A Communist-front organization is one which is controlled by a Communist-action organization and which is primarily operated for the purpose of giving aid and support to Communism. To prove this latter part of the definition the Attorney General introduced before the Board evidence showing that the Committee engaged in the legal defense of Party members who were defendants in deportation and denaturalization proceedings. Much of this evidence appears to have concerned the activities of the local committees. The Board found, for example, that "the cases of Joe Weber, Refugio Ramon Martinez, and James MacKay [were] handled by the Midwest Committee; the Mexican deportees and a group referred to as the Terminal Island Four [were] handled by the Los Angeles Committee; and the Giacomo Quattrone-Ponzi case [was] handled by the New England Committee." There is no reason to believe that this work of the local committees has been discontinued because of Green's death.
[ 380 U.S. Page 511]
The case is very much alive; and the record is by no means stale.
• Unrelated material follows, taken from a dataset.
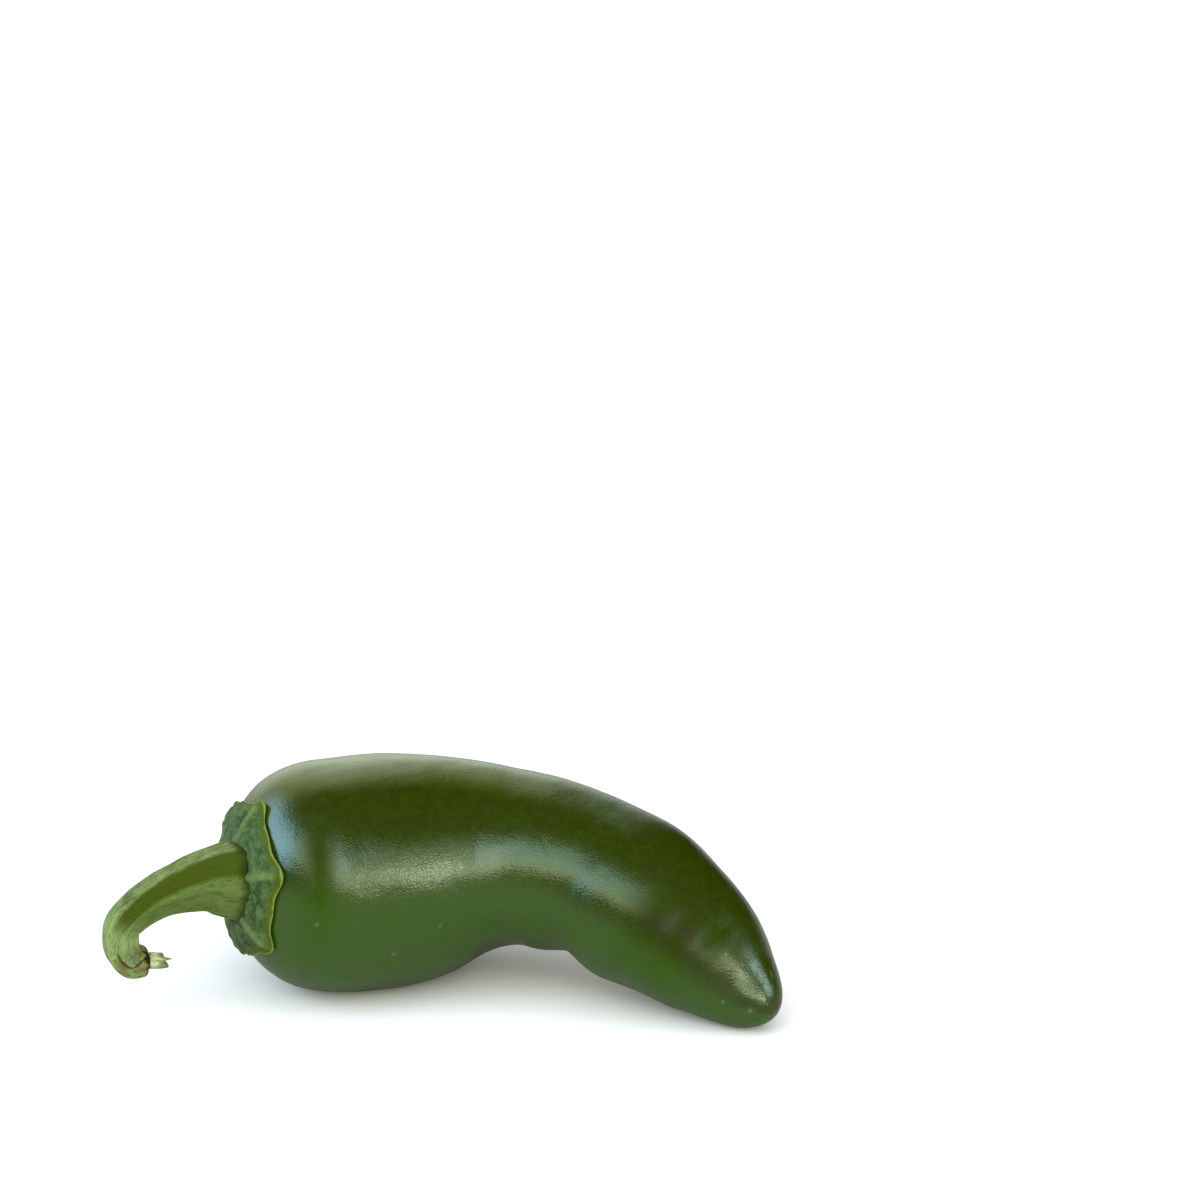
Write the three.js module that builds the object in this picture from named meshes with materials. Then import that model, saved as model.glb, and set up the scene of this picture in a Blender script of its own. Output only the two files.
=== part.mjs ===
// A green chilli pepper of the jalapeno type, whole and uncut, lying on its side as picked.
// Millimetres, +Z up. The origin is under the middle of the bounding box, on the surface it lies on.
// The pod bends with its hollow side towards -Y and down, so its middle arches off that surface, and
// its stem end points to -X.
import * as THREE from 'three';

// Pod spine from the stem end to the blossom end: x, y, z and the radius of the flesh
const podSpine = [
  [-27.5, -5.4, 17.3, 14.4],
  [-21.6, -2.9, 16.6, 14.9],
  [-14.4, -0.1, 15.75, 15.45],
  [-7.1, 2.4, 15.5, 15.5],
  [0.2, 3.8, 15.5, 14.55],
  [7.4, 3.6, 15.4, 13.45],
  [14.1, 1.9, 15.3, 12.45],
  [20.3, -1.0, 14.6, 11.5],
  [25.8, -4.6, 13.25, 11.0],
  [30.6, -7.9, 11.05, 9.7],
  [35.1, -10.6, 8.05, 8.15],
  [39.1, -13.4, 5.15, 5.9],
  [43.0, -16.9, 3.05, 4.7],
];
const shoulderLength = 12.5;
const shoulderPower = 2.1;
const shoulderLean = 0.06;
const tipLength = 9.5;
const tipPower = 2.0;
const lobes = 3;
const lobeHeight = 0.015;
const lobeTurn = 29;
const podRings = 56;
const podSides = 48;

// Hollows of the pod: place along the spine from 0 to 1, angle round it in degrees (0 faces -Y and
// 90 is up), depth, and spread along and round the pod. A negative depth is a swelling
const podHollows = [
  { along: 0.43, angle: -64, depth: 3.2, spreadAlong: 3.8, spreadRound: 7.0 },
  { along: 0.553, angle: -60, depth: 2.1, spreadAlong: 3.8, spreadRound: 7.0 },
  { along: 0.27, angle: -108, depth: -0.9, spreadAlong: 7.0, spreadRound: 5.0 },
];

// Calyx: a thin leathery cap on the shoulder with small teeth round its rim, angles in degrees
const gap = 0.3;
const calyxThickness = 0.7;
const rimThickness = 0.5;
const teeth = 6;
const toothTurn = 20;
const toothReach = 6;
const toothPower = 6;
const rimReach = 40;
const rimLean = 1.5;
const rimLeanTurn = -60;
const calyxRings = 9;
const calyxSides = 60;

// Stem spine from the calyx to the broken end: x, y, z and radius
const stemSpine = [
  [-28.8, -7.65, 17.85, 5.25],
  [-30.7, -8.6, 18.15, 3.85],
  [-33.1, -9.8, 18.0, 3.2],
  [-36.2, -10.9, 17.1, 2.7],
  [-38.7, -11.8, 15.7, 2.45],
  [-40.8, -12.3, 13.7, 2.3],
  [-41.3, -12.3, 11.2, 2.3],
  [-40.9, -12.0, 9.4, 2.3],
  [-39.8, -11.6, 8.2, 2.1],
  [-37.9, -11.1, 8.05, 1.75],
];
const stemBendNormal = new THREE.Vector3(-0.4, 0.92, 0);
const ribs = 6;
const ribHeight = 0.07;
const ribTurn = 28;
const ribStart = 0.12;
const neckLength = 1.5;
const brokenEndLength = 1.2;
const brokenEndPower = 3.0;
const footRings = 2;
const neckRings = 3;
const stemRings = 30;
const stemSides = 42;

// Core: the pale torn fibres that stand out of the stem's broken end
const coreRadius = 1.15;
const coreLength = 1.9;
const coreTaper = 0.2;
const coreTear = 0.15;
const coreRings = 5;
const coreSides = 16;

const up = new THREE.Vector3(0, 0, 1);
const radians = THREE.MathUtils.degToRad;

// Uniform Catmull-Rom through rows of numbers, with t from 0 at the first row to 1 at the last
function rowAt(rows, t) {
  const last = rows.length - 1;
  const place = THREE.MathUtils.clamp(t, 0, 1) * last;
  const k = Math.min(Math.floor(place), last - 1);
  const u = place - k;
  const extend = (inner, outer) => inner.map((value, n) => 2 * value - outer[n]);
  const b = rows[k];
  const c = rows[k + 1];
  const a = k > 0 ? rows[k - 1] : extend(b, c);
  const d = k + 2 <= last ? rows[k + 2] : extend(c, b);
  return b.map((value, n) => {
    const slope = c[n] - a[n];
    const bend = 2 * a[n] - 5 * value + 4 * c[n] - d[n];
    const twist = 3 * value - a[n] - 3 * c[n] + d[n];
    return value + 0.5 * u * (slope + u * (bend + u * twist));
  });
}

// The spine at t: its centre, radius and direction, and the two axes of the section across it
function sectionAt(rows, t, reference) {
  const step = 1e-4;
  const row = rowAt(rows, t);
  const before = new THREE.Vector3(...rowAt(rows, t - step));
  const along = new THREE.Vector3(...rowAt(rows, t + step)).sub(before).normalize();
  const lift = reference.clone().addScaledVector(along, -reference.dot(along)).normalize();
  const side = along.clone().cross(lift);
  return { centre: new THREE.Vector3(...row), radius: row[3], along, side, lift };
}

function lengthOf(rows) {
  const steps = 400;
  let total = 0;
  let from = new THREE.Vector3(...rowAt(rows, 0));
  for (let i = 1; i <= steps; i += 1) {
    const to = new THREE.Vector3(...rowAt(rows, i / steps));
    total += from.distanceTo(to);
    from = to;
  }
  return total;
}

// A point of a section at an angle from its side axis towards its lift axis
function pointAcross(section, radius, angle) {
  const point = section.centre.clone();
  point.addScaledVector(section.side, radius * Math.cos(angle));
  return point.addScaledVector(section.lift, radius * Math.sin(angle));
}

// The share of the full radius that is left near an end that closes over a given length
function capShare(distance, length, power) {
  const inside = THREE.MathUtils.clamp(1 - distance / length, 0, 1);
  return Math.pow(1 - Math.pow(inside, power), 1 / power);
}

function ringOf(sides, pointAt) {
  return Array.from({ length: sides }, (_, j) => pointAt(2 * Math.PI * j / sides));
}

// A closed mesh through rings of points, where a ring of one point closes an end
function loft(rings) {
  const positions = [];
  const starts = [];
  for (const ring of rings) {
    starts.push(positions.length / 3);
    for (const point of ring) positions.push(point.x, point.y, point.z);
  }
  const triangles = [];
  for (let i = 0; i + 1 < rings.length; i += 1) {
    const near = rings[i].length;
    const far = rings[i + 1].length;
    const sides = Math.max(near, far);
    for (let j = 0; j < sides; j += 1) {
      const next = (j + 1) % sides;
      const a = starts[i] + (near > 1 ? j : 0);
      const b = starts[i] + (near > 1 ? next : 0);
      const c = starts[i + 1] + (far > 1 ? next : 0);
      const d = starts[i + 1] + (far > 1 ? j : 0);
      if (near > 1) triangles.push(a, c, b);
      if (far > 1) triangles.push(a, d, c);
    }
  }
  const geometry = new THREE.BufferGeometry();
  geometry.setAttribute('position', new THREE.Float32BufferAttribute(positions, 3));
  geometry.setIndex(triangles);
  geometry.computeVertexNormals();
  return geometry;
}

const podLength = lengthOf(podSpine);

// How far the hollows press the skin in, at t along the spine and an angle round it
function hollowAt(t, angle, radius) {
  let depth = 0;
  for (const hollow of podHollows) {
    const turn = angle - radians(hollow.angle);
    const along = (t - hollow.along) * podLength / hollow.spreadAlong;
    const round = Math.atan2(Math.sin(turn), Math.cos(turn)) * radius / hollow.spreadRound;
    depth += hollow.depth * Math.exp(-0.5 * (along * along + round * round));
  }
  return depth;
}

// A point of the pod's skin at t along the spine and an angle round it
function podPoint(t, angle) {
  const section = sectionAt(podSpine, t, up);
  const lobed = section.radius * (1 + lobeHeight * Math.cos(lobes * (angle - radians(lobeTurn))));
  const shoulder = shoulderLength * (1 - shoulderLean * Math.sin(angle));
  const nearStem = capShare(t * podLength, shoulder, shoulderPower);
  const nearTip = capShare((1 - t) * podLength, tipLength, tipPower);
  return pointAcross(section, (lobed - hollowAt(t, angle, section.radius)) * nearStem * nearTip, angle);
}

// The pod, pressed flat where it would dip below the surface that it lies on
function podGeometry() {
  const settled = (t, angle) => {
    const point = podPoint(t, angle);
    point.z = Math.max(point.z, 0);
    return point;
  };
  const crowding = 0.75 / (2 * Math.PI);
  const rings = [[podPoint(0, 0)]];
  for (let i = 1; i < podRings; i += 1) {
    const even = i / podRings;
    const t = even - crowding * Math.sin(2 * Math.PI * even);
    rings.push(ringOf(podSides, (angle) => settled(t, angle)));
  }
  rings.push([podPoint(1, 0)]);
  return loft(rings);
}

// A point at a height over the pod's shoulder, where the polar angle is 0 at the pod's end
function shoulderPoint(polar, angle, height) {
  const step = 1e-3;
  const skin = (p, a) => podPoint(shoulderLength * (1 - Math.cos(p)) / podLength, a);
  const near = Math.max(polar, 0.02);
  const outwards = skin(near + step, angle).sub(skin(near - step, angle));
  const round = skin(near, angle + step).sub(skin(near, angle - step));
  const normal = outwards.cross(round).normalize();
  return skin(polar, angle).addScaledVector(normal, height);
}

// The polar angle of the calyx rim: a nearly even edge with a short pointed tooth at each turn
function rimPolar(angle) {
  const turn = teeth * (angle - radians(toothTurn)) / 2;
  const tooth = toothReach * Math.pow(Math.abs(Math.cos(turn)), toothPower);
  return radians(rimReach + tooth + rimLean * Math.cos(angle - radians(rimLeanTurn)));
}

function calyxGeometry() {
  const inner = (q, angle) => shoulderPoint(q * rimPolar(angle), angle, gap);
  const outer = (q, angle) => {
    const thickness = THREE.MathUtils.lerp(calyxThickness, rimThickness, Math.pow(q, 4));
    return shoulderPoint(q * rimPolar(angle), angle, gap + thickness);
  };
  const rings = [[outer(0, 0)]];
  for (let i = 1; i <= calyxRings; i += 1) {
    rings.push(ringOf(calyxSides, (angle) => outer(i / calyxRings, angle)));
  }
  for (let i = calyxRings; i >= 1; i -= 1) {
    rings.push(ringOf(calyxSides, (angle) => inner(i / calyxRings, angle)));
  }
  rings.push([inner(0, 0)]);
  return loft(rings);
}

const podEnd = sectionAt(podSpine, 0, up);

// Where a point lands on the shoulder, raised by a height, when it moves along the pod's axis
function landOnShoulder(point, height) {
  const reachOf = (offset) => Math.hypot(offset.dot(podEnd.side), offset.dot(podEnd.lift));
  const offset = point.clone().sub(podEnd.centre);
  const angle = Math.atan2(offset.dot(podEnd.lift), offset.dot(podEnd.side));
  const halvings = 40;
  let low = 0;
  let high = radians(rimReach);
  for (let i = 0; i < halvings; i += 1) {
    const middle = (low + high) / 2;
    const trial = shoulderPoint(middle, angle, height).sub(podEnd.centre);
    if (reachOf(trial) < reachOf(offset)) low = middle;
    else high = middle;
  }
  return shoulderPoint(low, angle, height);
}

function stemPoint(t, angle, share) {
  const section = sectionAt(stemSpine, t, stemBendNormal);
  const height = ribHeight * THREE.MathUtils.smoothstep(t, 0, ribStart);
  const ribbed = section.radius * (1 + height * Math.cos(ribs * (angle - radians(ribTurn))));
  return pointAcross(section, share * ribbed, angle);
}

// The stem: a foot that follows the calyx, a short neck, and the ribbed stalk to its broken end
function stemGeometry() {
  const length = lengthOf(stemSpine);
  const neckEnd = neckLength / length;
  const foot = (share, angle) => landOnShoulder(stemPoint(0, angle, share), 2 * gap + calyxThickness);
  const neck = (rise, angle) => foot(1, angle).lerp(stemPoint(neckEnd, angle, 1), rise);
  const rings = [[foot(0, 0)]];
  for (let i = 1; i <= footRings; i += 1) {
    rings.push(ringOf(stemSides, (angle) => foot(i / (footRings + 1), angle)));
  }
  for (let i = 0; i < neckRings; i += 1) {
    rings.push(ringOf(stemSides, (angle) => neck(i / neckRings, angle)));
  }
  const crowding = 0.1;
  for (let i = 0; i < stemRings; i += 1) {
    const even = i / stemRings;
    const t = THREE.MathUtils.lerp(neckEnd, 1, even + crowding * Math.sin(Math.PI * even));
    const share = capShare((1 - t) * length, brokenEndLength, brokenEndPower);
    rings.push(ringOf(stemSides, (angle) => stemPoint(t, angle, share)));
  }
  rings.push([sectionAt(stemSpine, 1, stemBendNormal).centre]);
  return loft(rings);
}

function coreGeometry() {
  const end = sectionAt(stemSpine, 1, stemBendNormal);
  const level = (height) => end.centre.clone().addScaledVector(end.along, gap + height);
  const torn = (angle) => coreTear * (Math.sin(2 * angle + 0.5) + Math.sin(5 * angle));
  const rough = (angle) => 1 + 0.1 * Math.sin(3 * angle + 1) + 0.06 * Math.sin(5 * angle + 2);
  const rings = [[level(0)]];
  for (let i = 0; i <= coreRings; i += 1) {
    const rise = i / coreRings;
    rings.push(ringOf(coreSides, (angle) => {
      const radius = coreRadius * (1 - coreTaper * rise) * rough(angle);
      const centre = level(coreLength * rise + torn(angle) * rise * rise);
      return pointAcross({ centre, side: end.side, lift: end.lift }, radius, angle);
    }));
  }
  rings.push([level(coreLength - 2 * coreTear)]);
  return loft(rings);
}

function part(name, geometry, color, roughness) {
  const material = new THREE.MeshStandardMaterial({ color, roughness, metalness: 0 });
  const mesh = new THREE.Mesh(geometry, material);
  mesh.name = name;
  return mesh;
}

const pepper = new THREE.Group();
pepper.add(part('pod', podGeometry(), 0x3f5c14, 0.25));
pepper.add(part('calyx', calyxGeometry(), 0x55784a, 0.6));
pepper.add(part('stem', stemGeometry(), 0x76973a, 0.6));
pepper.add(part('stem_core', coreGeometry(), 0xd3dcb4, 0.8));

export default pepper;
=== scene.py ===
"""A green chilli pepper of the jalapeno type, with its skin, calyx and stem dressed around the solids."""

import math

import bpy
import numpy as np
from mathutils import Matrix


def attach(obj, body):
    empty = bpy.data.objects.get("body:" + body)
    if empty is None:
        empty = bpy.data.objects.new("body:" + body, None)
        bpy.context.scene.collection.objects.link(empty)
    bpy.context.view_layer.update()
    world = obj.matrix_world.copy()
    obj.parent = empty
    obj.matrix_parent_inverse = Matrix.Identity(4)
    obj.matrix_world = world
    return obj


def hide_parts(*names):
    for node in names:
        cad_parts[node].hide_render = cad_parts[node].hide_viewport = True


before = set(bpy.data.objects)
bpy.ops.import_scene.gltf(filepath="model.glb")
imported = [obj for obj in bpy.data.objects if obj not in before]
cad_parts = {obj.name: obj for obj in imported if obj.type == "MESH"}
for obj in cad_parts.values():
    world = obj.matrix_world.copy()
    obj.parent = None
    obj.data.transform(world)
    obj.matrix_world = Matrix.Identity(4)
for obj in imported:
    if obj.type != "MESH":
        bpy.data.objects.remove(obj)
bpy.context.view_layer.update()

MM = 0.001
UP = np.array([0.0, 0.0, 1.0])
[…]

We should face up to the serious issues presented and in no way affected by Abner Green's death.
MR. JUSTICE BLACK, dissenting.*fn*
While I have joined the dissents of MR. JUSTICE DOUGLAS from the Court's action in remanding these cases without deciding the important constitutional questions involved, I have additional reasons for objecting to the remands. In Communist Party v. Subversive Activities Control Board, 367 U.S. 1, 137 (dissenting opinion), I stated at some length my reasons for believing that the Subversive Activities Control Act of 1950, as amended, 64 Stat. 987, 50 U. S. C. §§ 781-826 (1958 ed.), on which the Government's case here rests, violates a number of provisions of our Constitution and Bill of Rights in many respects. See also Aptheker v. Secretary of State, 378 U.S. 500, 517 (concurring opinion). I think that among other things the Act is a bill of attainder; that it imposes cruel, unusual and savage punishments for thought, speech, writing, petition and assembly; and that it stigmatizes people for their beliefs, associations and views about politics, law, and government. The Act has borrowed the worst features of old laws intended to put shackles on the minds and bodies of men, to make them confess to crime, to make them miserable while in this country, and to make it a crime even to attempt to get out of it.*fn** It is difficult to find laws more thought-stifling
[ 380 U.S. Page 512]
than this one even in countries considered the most benighted. Previous efforts to have this Court pass on the constitutionality of the various provisions of this freedom-crushing law have met with frustration on one excuse or another. I protest against following this course again. My vote is to hear the case now and hold the law to be what I think it is -- a wholesale denial of what I believe to be the constitutional heritage of every freedom-loving American.